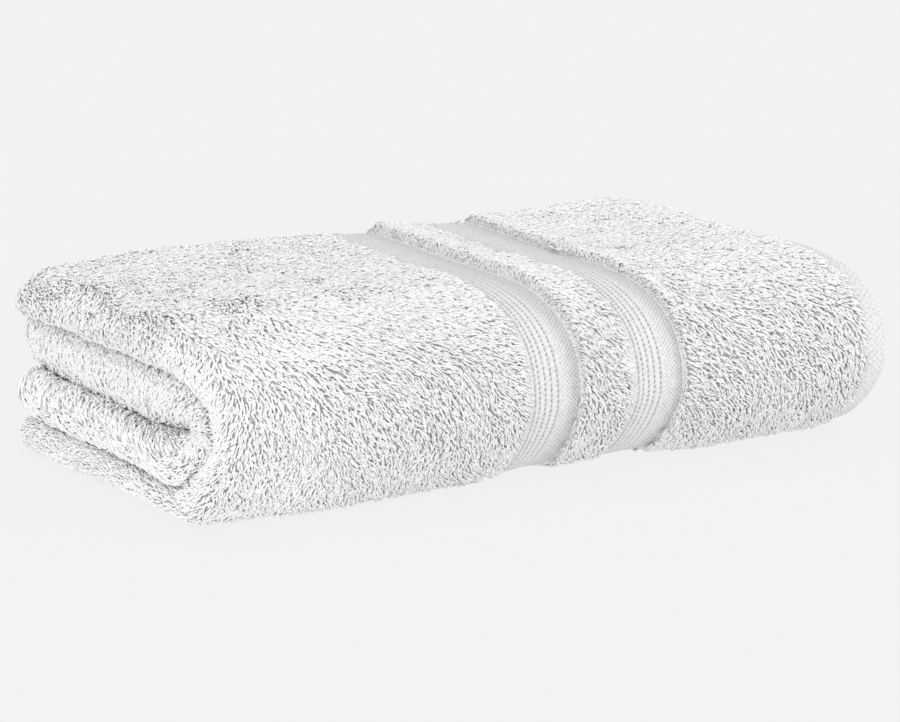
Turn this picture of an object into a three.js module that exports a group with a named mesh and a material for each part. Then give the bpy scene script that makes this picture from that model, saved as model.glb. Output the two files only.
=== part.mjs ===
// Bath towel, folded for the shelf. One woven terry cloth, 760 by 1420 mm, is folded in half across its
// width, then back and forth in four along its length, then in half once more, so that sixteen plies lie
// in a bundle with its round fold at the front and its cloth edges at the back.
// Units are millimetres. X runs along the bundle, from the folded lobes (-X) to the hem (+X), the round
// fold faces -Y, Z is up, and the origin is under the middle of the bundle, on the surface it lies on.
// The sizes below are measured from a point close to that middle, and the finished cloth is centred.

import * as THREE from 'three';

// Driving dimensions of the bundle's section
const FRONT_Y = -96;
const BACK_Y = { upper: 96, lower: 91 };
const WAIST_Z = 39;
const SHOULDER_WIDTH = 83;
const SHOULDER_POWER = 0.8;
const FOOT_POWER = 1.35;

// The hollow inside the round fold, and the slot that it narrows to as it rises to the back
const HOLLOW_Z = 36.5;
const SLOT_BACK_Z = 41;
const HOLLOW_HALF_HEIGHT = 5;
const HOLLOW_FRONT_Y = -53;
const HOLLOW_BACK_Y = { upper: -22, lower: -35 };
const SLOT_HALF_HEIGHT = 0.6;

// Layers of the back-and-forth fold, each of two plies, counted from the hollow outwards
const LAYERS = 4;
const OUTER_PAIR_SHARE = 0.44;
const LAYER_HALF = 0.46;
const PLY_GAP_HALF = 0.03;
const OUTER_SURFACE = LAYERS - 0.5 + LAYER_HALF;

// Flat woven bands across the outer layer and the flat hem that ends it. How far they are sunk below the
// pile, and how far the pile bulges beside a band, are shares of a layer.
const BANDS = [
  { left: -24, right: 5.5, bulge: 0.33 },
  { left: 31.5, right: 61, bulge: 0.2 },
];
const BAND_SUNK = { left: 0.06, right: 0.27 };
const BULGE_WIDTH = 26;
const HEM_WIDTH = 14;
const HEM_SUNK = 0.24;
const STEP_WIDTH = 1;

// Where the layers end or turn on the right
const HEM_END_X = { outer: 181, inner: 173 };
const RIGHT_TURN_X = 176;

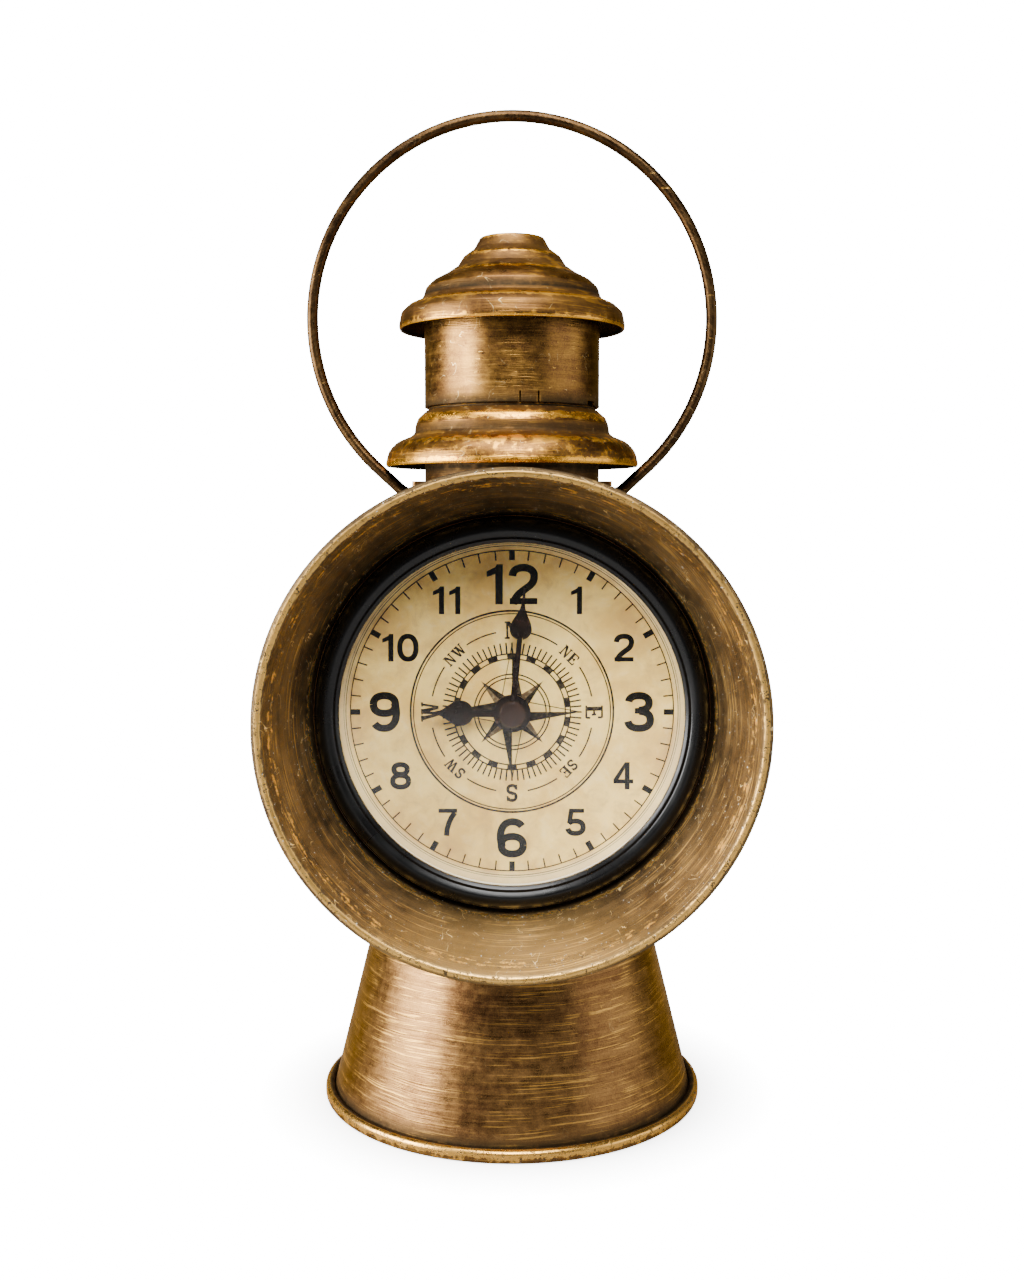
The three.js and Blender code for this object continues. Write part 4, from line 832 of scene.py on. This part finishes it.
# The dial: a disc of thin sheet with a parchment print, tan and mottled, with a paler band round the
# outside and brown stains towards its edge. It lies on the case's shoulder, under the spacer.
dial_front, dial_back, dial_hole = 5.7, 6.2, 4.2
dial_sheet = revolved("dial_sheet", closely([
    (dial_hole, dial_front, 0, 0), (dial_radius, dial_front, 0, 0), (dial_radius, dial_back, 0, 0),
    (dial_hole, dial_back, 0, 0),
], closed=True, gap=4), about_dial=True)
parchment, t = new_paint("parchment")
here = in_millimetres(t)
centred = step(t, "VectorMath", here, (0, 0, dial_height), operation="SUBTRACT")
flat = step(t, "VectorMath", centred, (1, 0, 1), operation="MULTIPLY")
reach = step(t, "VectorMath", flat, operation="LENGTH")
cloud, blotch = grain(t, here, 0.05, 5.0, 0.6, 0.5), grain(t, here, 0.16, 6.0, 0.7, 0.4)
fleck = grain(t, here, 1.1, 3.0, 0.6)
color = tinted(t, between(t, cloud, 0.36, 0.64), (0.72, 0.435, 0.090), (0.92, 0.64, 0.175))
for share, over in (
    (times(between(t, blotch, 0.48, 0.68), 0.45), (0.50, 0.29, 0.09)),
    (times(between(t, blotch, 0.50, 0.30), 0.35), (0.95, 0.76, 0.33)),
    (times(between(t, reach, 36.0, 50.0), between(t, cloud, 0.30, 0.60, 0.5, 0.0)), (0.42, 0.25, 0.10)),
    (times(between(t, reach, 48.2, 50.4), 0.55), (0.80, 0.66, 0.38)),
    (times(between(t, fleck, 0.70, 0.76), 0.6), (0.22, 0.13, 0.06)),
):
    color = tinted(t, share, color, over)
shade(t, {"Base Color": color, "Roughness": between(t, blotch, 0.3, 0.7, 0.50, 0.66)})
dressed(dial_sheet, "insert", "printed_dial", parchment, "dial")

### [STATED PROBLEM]
Write the data out again in full and exactly.

### [EXERCISE RESPONSE]
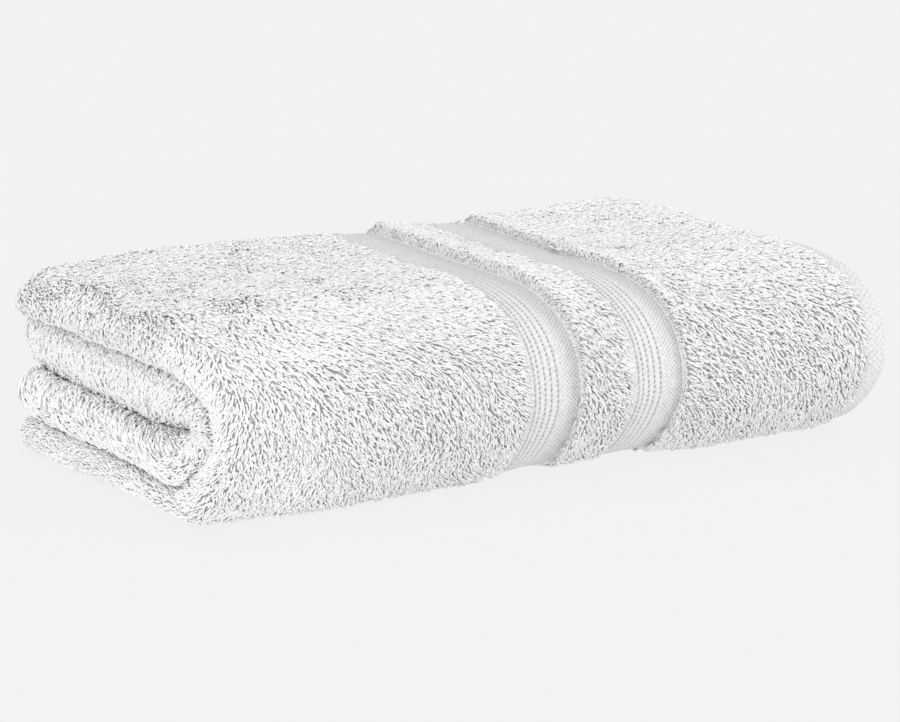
Turn this picture of an object into a three.js module that exports a group with a named mesh and a material for each part. Then give the bpy scene script that makes this picture from that model, saved as model.glb. Output the two files only.
=== part.mjs ===
// Bath towel, folded for the shelf. One woven terry cloth, 760 by 1420 mm, is folded in half across its
// width, then back and forth in four along its length, then in half once more, so that sixteen plies lie
// in a bundle with its round fold at the front and its cloth edges at the back.
// Units are millimetres. X runs along the bundle, from the folded lobes (-X) to the hem (+X), the round
// fold faces -Y, Z is up, and the origin is under the middle of the bundle, on the surface it lies on.
// The sizes below are measured from a point close to that middle, and the finished cloth is centred.

import * as THREE from 'three';

// Driving dimensions of the bundle's section
const FRONT_Y = -96;
const BACK_Y = { upper: 96, lower: 91 };
const WAIST_Z = 39;
const SHOULDER_WIDTH = 83;
const SHOULDER_POWER = 0.8;
const FOOT_POWER = 1.35;

// The hollow inside the round fold, and the slot that it narrows to as it rises to the back
const HOLLOW_Z = 36.5;
const SLOT_BACK_Z = 41;
const HOLLOW_HALF_HEIGHT = 5;
const HOLLOW_FRONT_Y = -53;
const HOLLOW_BACK_Y = { upper: -22, lower: -35 };
const SLOT_HALF_HEIGHT = 0.6;

// Layers of the back-and-forth fold, each of two plies, counted from the hollow outwards
const LAYERS = 4;
const OUTER_PAIR_SHARE = 0.44;
const LAYER_HALF = 0.46;
const PLY_GAP_HALF = 0.03;
const OUTER_SURFACE = LAYERS - 0.5 + LAYER_HALF;

// Flat woven bands across the outer layer and the flat hem that ends it. How far they are sunk below the
// pile, and how far the pile bulges beside a band, are shares of a layer.
const BANDS = [
  { left: -24, right: 5.5, bulge: 0.33 },
  { left: 31.5, right: 61, bulge: 0.2 },
];
const BAND_SUNK = { left: 0.06, right: 0.27 };
const BULGE_WIDTH = 26;
const HEM_WIDTH = 14;
const HEM_SUNK = 0.24;
const STEP_WIDTH = 1;

// Where the layers end or turn on the right
const HEM_END_X = { outer: 181, inner: 173 };
const RIGHT_TURN_X = 176;

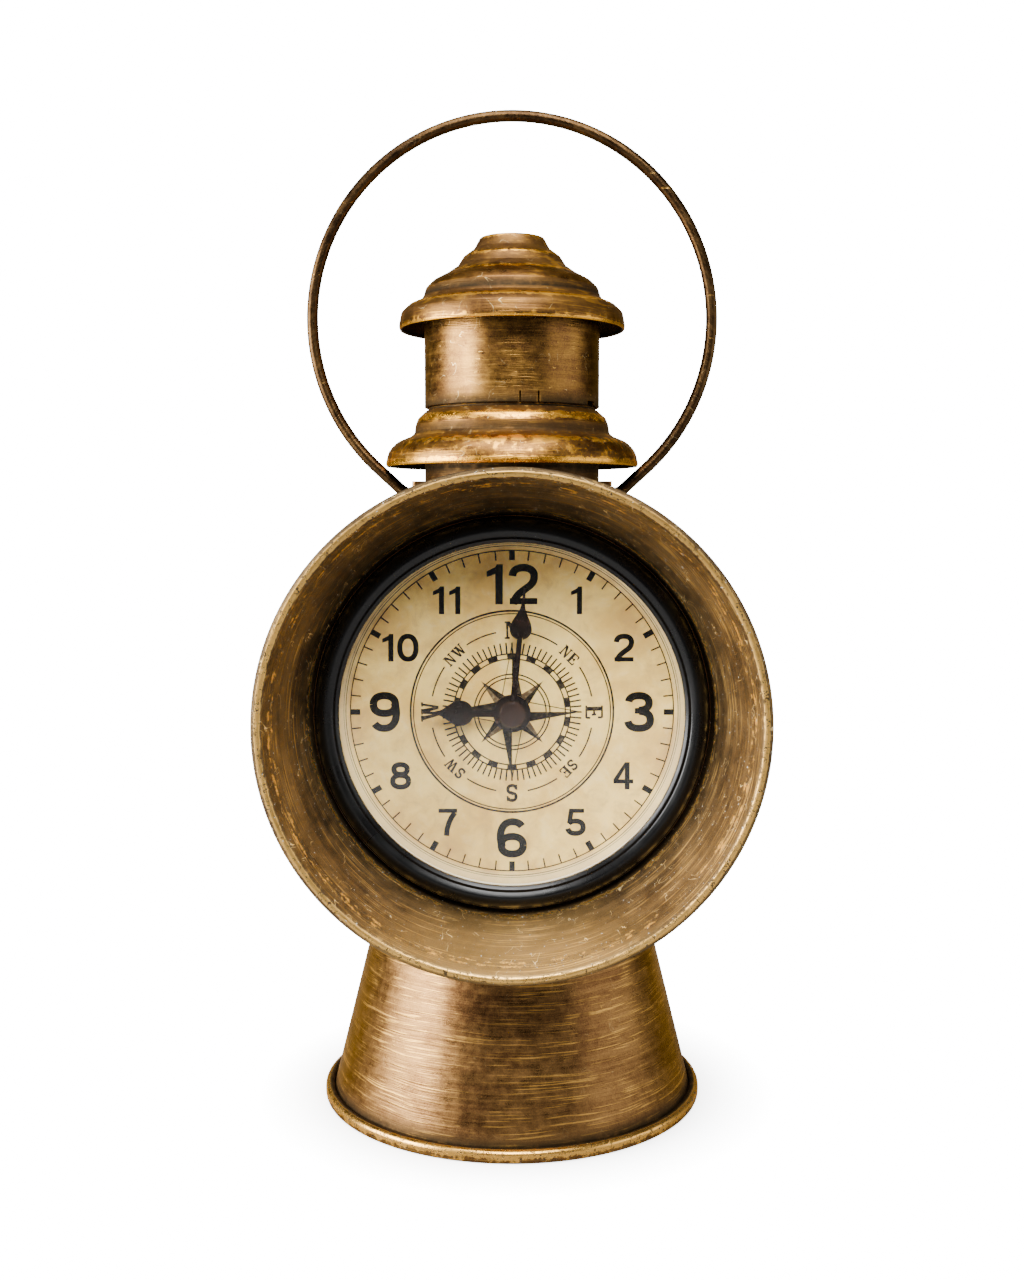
The three.js and Blender code for this object continues. Write part 4, from line 832 of scene.py on. This part finishes it.
# The dial: a disc of thin sheet with a parchment print, tan and mottled, with a paler band round the
# outside and brown stains towards its edge. It lies on the case's shoulder, under the spacer.
dial_front, dial_back, dial_hole = 5.7, 6.2, 4.2
dial_sheet = revolved("dial_sheet", closely([
    (dial_hole, dial_front, 0, 0), (dial_radius, dial_front, 0, 0), (dial_radius, dial_back, 0, 0),
    (dial_hole, dial_back, 0, 0),
], closed=True, gap=4), about_dial=True)
parchment, t = new_paint("parchment")
here = in_millimetres(t)
centred = step(t, "VectorMath", here, (0, 0, dial_height), operation="SUBTRACT")
flat = step(t, "VectorMath", centred, (1, 0, 1), operation="MULTIPLY")
reach = step(t, "VectorMath", flat, operation="LENGTH")
cloud, blotch = grain(t, here, 0.05, 5.0, 0.6, 0.5), grain(t, here, 0.16, 6.0, 0.7, 0.4)
fleck = grain(t, here, 1.1, 3.0, 0.6)
color = tinted(t, between(t, cloud, 0.36, 0.64), (0.72, 0.435, 0.090), (0.92, 0.64, 0.175))
for share, over in (
    (times(between(t, blotch, 0.48, 0.68), 0.45), (0.50, 0.29, 0.09)),
    (times(between(t, blotch, 0.50, 0.30), 0.35), (0.95, 0.76, 0.33)),
    (times(between(t, reach, 36.0, 50.0), between(t, cloud, 0.30, 0.60, 0.5, 0.0)), (0.42, 0.25, 0.10)),
    (times(between(t, reach, 48.2, 50.4), 0.55), (0.80, 0.66, 0.38)),
    (times(between(t, fleck, 0.70, 0.76), 0.6), (0.22, 0.13, 0.06)),
):
    color = tinted(t, share, color, over)
shade(t, {"Base Color": color, "Roughness": between(t, blotch, 0.3, 0.7, 0.50, 0.66)})
dressed(dial_sheet, "insert", "printed_dial", parchment, "dial")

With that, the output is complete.